Even if physical infrastructure remains untouched, landing stations (where cables connect to domestic networks) remain highly vulnerable to cyberattacks and foreign manipulation. The Office of the Director of National Intelligence (ODNI) has classified cyberattacks, vandalism, and foreign influence over these sites as ‘high risk’ national security threats. A breach of cable landing stations would enable China to reroute and throttle data traffic, including for US-based services. If Chinese state-owned firms own or maintain these systems, they don’t even need to hack them—their access is already assumed. These capabilities could easily be used to ensure that Chinese cloud and AI platforms outperform US competitors in markets with Chinese-owned cables or landing stations that are compromised.
These security vulnerabilities are compounded by another major weakness: the lack of legal regulation. Unlike domestic wire networks, which are protected by the Fourth Amendment and the Foreign Intelligence Surveillance Act, international cables operate in a legal gray zone. Any nation with access to cable infrastructure, whether through ownership, maintenance, or covert operations, can intercept the data inside. Western countries have engaged in similar activities as well: Britain’s Tempora program in 2011 siphoned global internet traffic through domestic landing stations, and the U.S. Navy tapped Soviet cables in 1971 during Operation Ivy Bells. Today, government, military, and corporate data flows through shared cable infrastructure, and the presence of globalized servers makes that risk even more severe.
With no legal safeguards guarding infrastructure in international waters, the only true defense is securing the data inside. Encryption and localization are two methods to mitigate data tapping, with the former making data temporarily unreadable and the latter ensuring that data stays within a supervised area. These measures help, but encrypted data can still be intercepted and stored. China and Russia are likely stockpiling data for future decryption, mirroring the NSA’s leaked BULLRUN initiative. If encrypted data is harvested today and decrypted using quantum–computing later, it would be disastrous for US national security.

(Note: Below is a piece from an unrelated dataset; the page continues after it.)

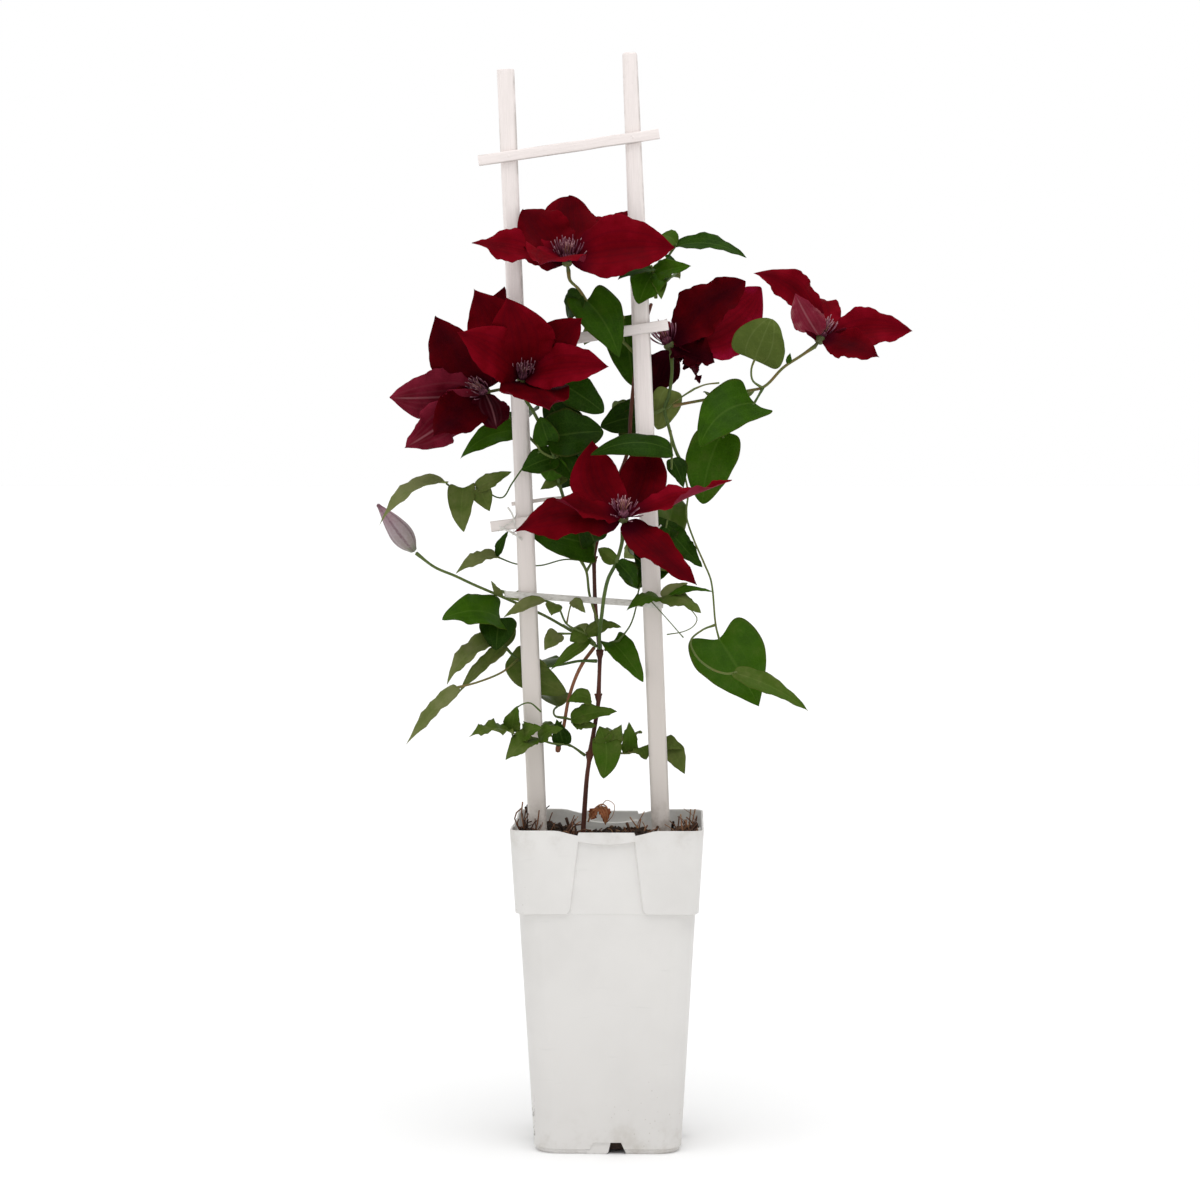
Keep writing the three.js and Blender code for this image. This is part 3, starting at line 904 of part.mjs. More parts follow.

Without decisive policy action, China will continue exploiting weaknesses in global digital infrastructure to expand its global influence. First, Washington must expand the mandate of interagency task forces like Team Telecom, utilizing advanced engineering solutions and companies to conduct active monitoring and ensure the integrity of undersea data cables. Second, the U.S. should establish an ISAC specifically for undersea cables to enable real-time monitoring and intelligence sharing across the government. Finally, policymakers must invest in additional security mechanisms to protect and oversee digital corridors or ensure all data networks are governed by the U.S. and its partners. The priority isn’t securing trust in today’s cables — it is ensuring the long-term resilience of the systems that underpin global communication.